§ Material supplied:
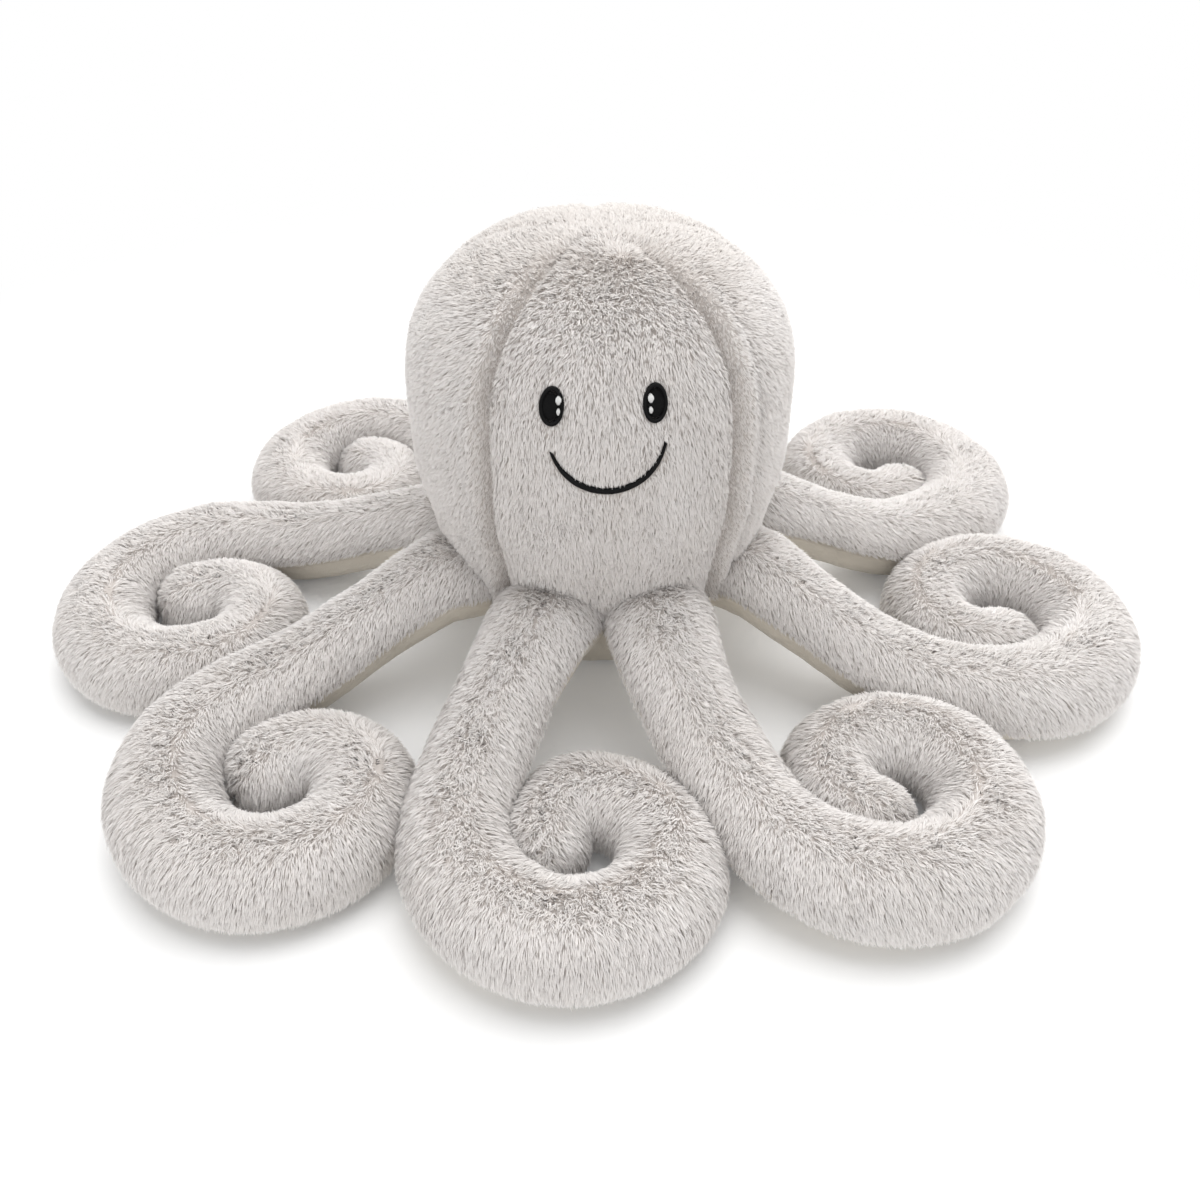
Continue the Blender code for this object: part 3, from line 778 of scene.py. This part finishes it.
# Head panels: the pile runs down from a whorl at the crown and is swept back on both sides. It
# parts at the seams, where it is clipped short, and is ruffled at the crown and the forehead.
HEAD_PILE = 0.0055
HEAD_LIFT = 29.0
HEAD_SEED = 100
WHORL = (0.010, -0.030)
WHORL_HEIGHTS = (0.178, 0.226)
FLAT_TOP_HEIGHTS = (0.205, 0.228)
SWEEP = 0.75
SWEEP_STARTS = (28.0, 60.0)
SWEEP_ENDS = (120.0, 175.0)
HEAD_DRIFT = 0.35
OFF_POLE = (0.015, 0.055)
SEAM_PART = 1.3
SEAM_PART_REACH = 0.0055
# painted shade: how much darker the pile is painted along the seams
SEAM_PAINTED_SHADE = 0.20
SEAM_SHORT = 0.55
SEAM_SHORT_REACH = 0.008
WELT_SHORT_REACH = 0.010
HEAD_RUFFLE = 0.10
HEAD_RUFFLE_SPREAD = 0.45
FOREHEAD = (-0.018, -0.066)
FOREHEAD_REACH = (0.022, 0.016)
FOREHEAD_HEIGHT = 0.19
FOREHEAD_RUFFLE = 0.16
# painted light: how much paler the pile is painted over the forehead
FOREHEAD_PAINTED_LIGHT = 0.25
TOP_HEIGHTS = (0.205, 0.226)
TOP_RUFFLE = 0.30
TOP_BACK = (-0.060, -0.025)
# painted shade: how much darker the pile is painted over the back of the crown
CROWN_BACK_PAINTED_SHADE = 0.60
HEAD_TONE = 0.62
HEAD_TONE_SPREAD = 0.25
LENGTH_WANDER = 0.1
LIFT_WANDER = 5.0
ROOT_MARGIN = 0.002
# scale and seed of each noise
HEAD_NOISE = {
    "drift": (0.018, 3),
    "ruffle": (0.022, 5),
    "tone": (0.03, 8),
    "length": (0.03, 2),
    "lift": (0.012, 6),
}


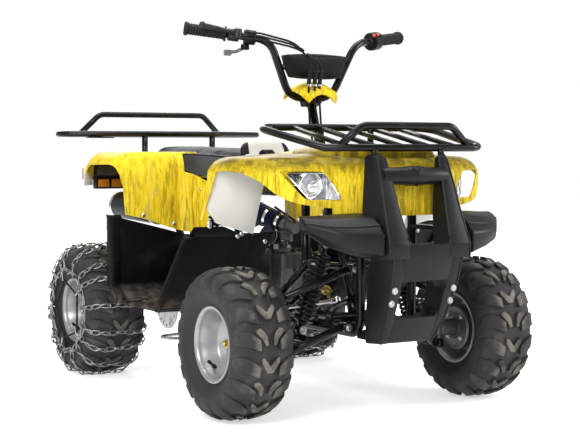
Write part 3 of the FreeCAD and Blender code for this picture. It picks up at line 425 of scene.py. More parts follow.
...
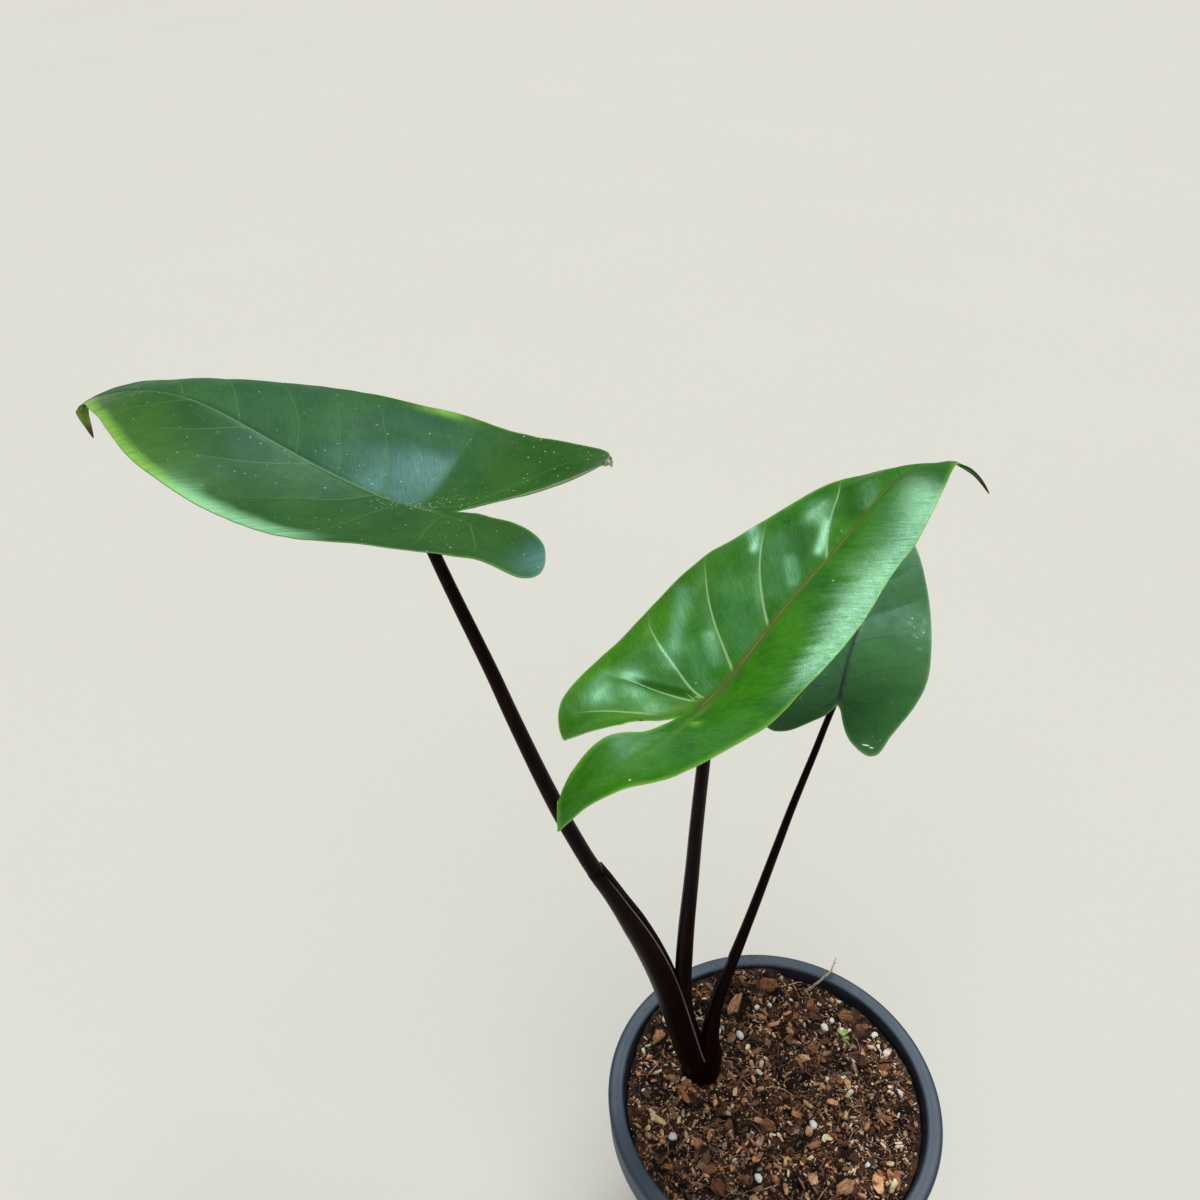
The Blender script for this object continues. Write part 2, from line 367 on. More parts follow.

§ What to work on: Output exactly the lines of the material above from the one containing "Continue the Blender" up to and including the one containing "Write part 3".

§ Finished exercise:
Continue the Blender code for this object: part 3, from line 778 of scene.py. This part finishes it.
# Head panels: the pile runs down from a whorl at the crown and is swept back on both sides. It
# parts at the seams, where it is clipped short, and is ruffled at the crown and the forehead.
HEAD_PILE = 0.0055
HEAD_LIFT = 29.0
HEAD_SEED = 100
WHORL = (0.010, -0.030)
WHORL_HEIGHTS = (0.178, 0.226)
FLAT_TOP_HEIGHTS = (0.205, 0.228)
SWEEP = 0.75
SWEEP_STARTS = (28.0, 60.0)
SWEEP_ENDS = (120.0, 175.0)
HEAD_DRIFT = 0.35
OFF_POLE = (0.015, 0.055)
SEAM_PART = 1.3
SEAM_PART_REACH = 0.0055
# painted shade: how much darker the pile is painted along the seams
SEAM_PAINTED_SHADE = 0.20
SEAM_SHORT = 0.55
SEAM_SHORT_REACH = 0.008
WELT_SHORT_REACH = 0.010
HEAD_RUFFLE = 0.10
HEAD_RUFFLE_SPREAD = 0.45
FOREHEAD = (-0.018, -0.066)
FOREHEAD_REACH = (0.022, 0.016)
FOREHEAD_HEIGHT = 0.19
FOREHEAD_RUFFLE = 0.16
# painted light: how much paler the pile is painted over the forehead
FOREHEAD_PAINTED_LIGHT = 0.25
TOP_HEIGHTS = (0.205, 0.226)
TOP_RUFFLE = 0.30
TOP_BACK = (-0.060, -0.025)
# painted shade: how much darker the pile is painted over the back of the crown
CROWN_BACK_PAINTED_SHADE = 0.60
HEAD_TONE = 0.62
HEAD_TONE_SPREAD = 0.25
LENGTH_WANDER = 0.1
LIFT_WANDER = 5.0
ROOT_MARGIN = 0.002
# scale and seed of each noise
HEAD_NOISE = {
    "drift": (0.018, 3),
    "ruffle": (0.022, 5),
    "tone": (0.03, 8),
    "length": (0.03, 2),
    "lift": (0.012, 6),
}


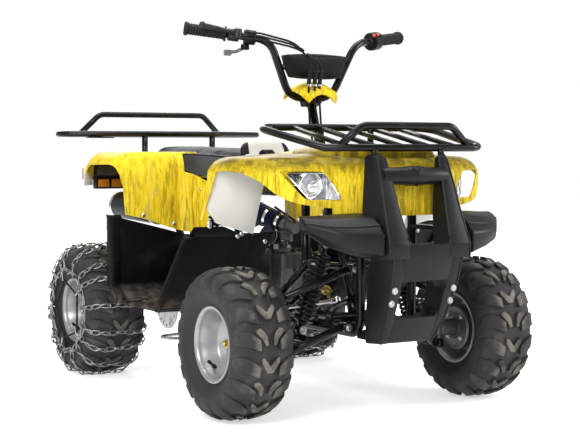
Write part 3 of the FreeCAD and Blender code for this picture. It picks up at line 425 of scene.py. More parts follow.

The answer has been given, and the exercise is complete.